- Created by: Dick Richards
- Country of origin: United States
- Original language: English

Original release
- Network: People TV
- Release: 1981 – 2005

= The American Music Show =

American queer television program (1981-2005)

The American Music Show is a weekly public access variety television program, produced from 1981 to 2005 in Atlanta, Georgia by Dick Richards, James Bond, Potsy Duncan, and Bud "Beebo" Lowry. It aired on People TV and featured drag and musical performances, parodic sketch comedy, interviews, and reports from around Atlanta. The show became very influential in Atlanta's LGBT subculture, and due to its longevity, it has been described as "one of the most thorough archives of LGBT Atlanta history." RuPaul also made frequent appearances on the show.

== Production and locations ==
Episodes were generally filmed in producer Dick Richards's Inman Park house on a budget of five dollars (the cost of a VHS tape). The show also included remote segments from around the city, which were filmed on-site and incidentally captured much of Atlanta's history on tape, from old cruising trails in Piedmont Park to the construction of Freedom Parkway.

== Content and style ==
The American Music Show has a low-budget and campy aesthetic that has been characterized as a "John Waters-esque absurdism." Many musicians and drag performers were featured on the show over its 24-year run—most notably RuPaul, who debuted in 1982. He writes about his experience on show in his autobiography Lettin' It All Hang Out, where it is described as "basically a variety show consisting of skits with a sick sense of humor performed by a kooky cast." Other notable acts included Jayne County, Lady Bunny, The Fabulous Pop Tarts, The Now Explosion, The Singing Peek Sisters, Lahoma van Zandt, and DJ Larry Tee, among many others. After the show, Larry Tee went on to popularize the "electroclash" music genre and helped to launch the careers of bands like Scissor Sisters, while Randy Barbato and Fenton Bailey of The Fabulous Pop Tarts went on to produce (with RuPaul) the Emmy-winning reality television show RuPaul's Drag Race.

Short films like Starbooty's Revenge and Comes the Blood were also occasionally played on the show, in addition to recurring comedic segments such as "Who's Home Drunk?" and episodes dedicated to music like the "Space Seed Video Freak Out Party." The program did not avoid political engagement, either; for instance, in a clip from a 1987 episode, RuPaul and Wanda Peek confront the Ku Klux Klan face-to-face at a rally in Cumming, Georgia.

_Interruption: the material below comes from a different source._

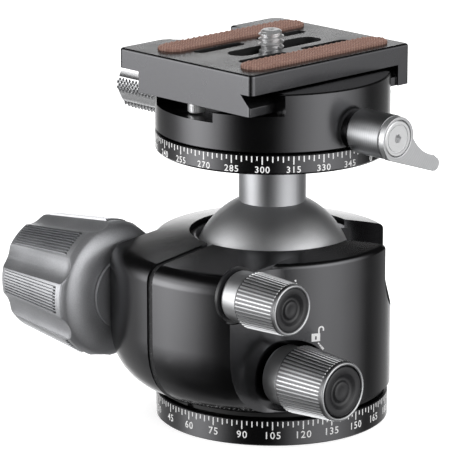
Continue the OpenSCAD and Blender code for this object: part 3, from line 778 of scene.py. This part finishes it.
# The clamp's knob: plain grooves between six bands of diamonds.
def makeClampKnob(size):
    knob = turnPiece("knurledKnob", size["shape"], size["around"])
    pitch = 2 * math.pi / size["bands"]
    groove, grain = size["groove"], size["diamond"]
    clearSelection()
    bpy.ops.mesh.primitive_cylinder_add(vertices=48, radius=groove["r"] * mm, depth=groove["long"] * mm)
    cutter = bpy.context.object
    cutter.location = ((size["r"] + groove["out"]) * mm, 0, groove["z"] * mm)
    applyPlace(cutter)
    cutAway(knob, copyAround(cutter, evenTurns(size["bands"])))
    smoothByAngle(knob, 30)

    # one diamond, copied in rows over each band between the grooves
    clearSelection()
    bpy.ops.mesh.primitive_cone_add(vertices=4, radius1=grain["r"] * mm, radius2=grain["tip"] * mm,
                                    depth=grain["high"] * mm)
    diamond = bpy.context.object
    diamond.rotation_euler = (0, math.pi / 2, 0)
    diamond.location = ((size["r"] - grain["sink"]) * mm, 0, 0)
    applyPlace(diamond)
    column = []
    rowStep = (size["end"] - grain["start"] - grain["stop"]) / grain["rows"]
    for row in range(grain["rows"]):
        other = copyPiece(diamond, "diamond")
        other.location = (0, 0, (grain["start"] + rowStep * (row + grain["first"])) * mm)
        applyPlace(other)
        column.append(other)
    bpy.data.objects.remove(diamond)
    strip = joinInto(column[0], column[1:])
    second = copyPiece(strip, "diamondOffset")
    second.location = (0, 0, rowStep / 2 * mm)
    applyPlace(second)
    step = math.radians(grain["spread"]) / grain["columns"]
    places = [(i - (grain["columns"] - 1) / 2) * step for i in range(grain["columns"])]
    even = [pitch * (band + 0.5) + place for band in range(size["bands"]) for place in places[::2]]
    odd = [pitch * (band + 0.5) + place for band in range(size["bands"]) for place in places[1::2]]
    knob = joinInto(knob, [copyAround(strip, even), copyAround(second, odd)])
    layAlongX(knob, -1, size["y"], size["z"])
    return knob


standFor(makeClampKnob(clampKnobSize), paint["brightChrome"], "chromed_knob", "clamp_knob")
print("clamp knob done")


cameraScrewSize = {"x": -0.6, "y": 0, "around": 64,
                   "shape": [(1.0, 84), (5.8, 84), (6.2, 84.4), (6.2, 86.8), (3.0, 86.8), (3.0, 92.7),
                             (2.55, 93.1), (2.55, 97.6), (2.05, 98), (0.9, 98), (0.9, 96.8), (0.1, 96.8)],
                   "thread": {"inner": 2.4, "outer": 3.175, "foot": 0.46, "crest": 0.09, "start": 93.5,
                              "pitch": 1.27, "turns": 3}}


# The camera screw: a head under the plate, and real turns of thread above it.
def makeCameraScrew(size):
    screw = turnPiece("cameraScrew", size["shape"], size["around"])
    smoothByAngle(screw, 30)

    # one tooth of the thread, swept up the core
    thread = size["thread"]
    clearSelection()
    bpy.ops.mesh.primitive_plane_add(size=1)
    tooth = bpy.context.object
    inner, outer, crest = thread["inner"], thread["outer"], thread["crest"]
    foot = thread["pitch"] * thread["foot"]
    corners = ((inner, -foot), (outer, -crest), (outer, crest), (inner, foot))
    for vertex, (r, z) in zip(sorted(tooth.data.vertices, key=lambda v: math.atan2(v.co.y, v.co.x)), corners):
        vertex.co = (r * mm, 0, (thread["start"] + z) * mm)
    addModifier(tooth, "SCREW", angle=2 * math.pi, screw_offset=thread["pitch"] * mm,
                iterations=thread["turns"], steps=48, render_steps=48, axis="Z", use_merge_vertices=True)
    faceOutward(tooth)
    smoothByAngle(tooth, 40)
    screw = joinInto(screw, [tooth])
    screw.location = (size["x"] * mm, size["y"] * mm, 0)
    applyPlace(screw)
    return screw


standFor(makeCameraScrew(cameraScrewSize), paint["screwSilver"], "bright_screw", "camera_screw")
print("camera screw done")


stopSize = {"x": -2.6, "y": 23.6, "around": 48,
            "shape": [(0.4, 80.6), (1.8, 80.6), (1.96, 80.8), (1.96, 83.1), (1.8, 83.3), (1.0, 83.3),
                      (1.0, 90.9), (0.1, 90.9)],
            "rib": {"r": 1.96, "start": 80.9, "stop": 82.4, "width": 0.34, "high": 0.12, "count": 24}}


# Two knurled stop screws, one near each end of the plate.
def makeStops(size):
    head = turnPiece("stopScrews", size["shape"], size["around"])
    smoothByAngle(head, 30)
    rib = size["rib"]
    ribs = copyAround(ribAlong(rib["r"], rib["r"], rib["start"], rib["stop"], rib["width"], rib["high"]),
                      evenTurns(rib["count"]))
    head = joinInto(head, [ribs])
    other = copyPiece(head, "otherStop")
    head.location = (size["x"] * mm, -size["y"] * mm, 0)
    other.location = (size["x"] * mm, size["y"] * mm, 0)
    applyPlace(head)
    applyPlace(other)
    return joinInto(head, [other])


standFor(makeStops(stopSize), paint["knurlSilver"], "bright_screw", "stop_screws")
print("stop screws done")


scales = {
    "baseScale": {"body": "base", "r": 29.1, "top": 6.2, "zero": -149.52, "long": 2.1, "middle": 1.5,
                  "short": 1.05, "digit": 1.85, "gap": 0.4},
    "upperScale": {"body": "ball_neck", "r": 29.1, "top": 72.9, "zero": -349.86, "long": 2.0, "middle": 1.45,
                   "short": 1.0, "digit": 1.62, "gap": 0.38},
}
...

The original VHS recordings of The American Music Show are currently housed in the Stuart A. Rose Manuscript, Archives, and Rare Book Library at Emory University.

== Funtone USA ==
Alongside The American Music Show, Dick Richards also co-founded, with Ted Rubenstein, a media company called Funtone USA. Funtone released music by some of the performers who appeared on the show, including RuPaul's first three records—Sex Freak (1985), RuPaul is Star Booty (1986), and the single "Ping Ting Ting" —as well as music by Larry Tee, La Palace de Beauté, DeAundra Peek, and The Fabulous Pop Tarts. The motto of Funtone USA also well describe the outlook of The American Music Show: "If it's not fun, don't do it!"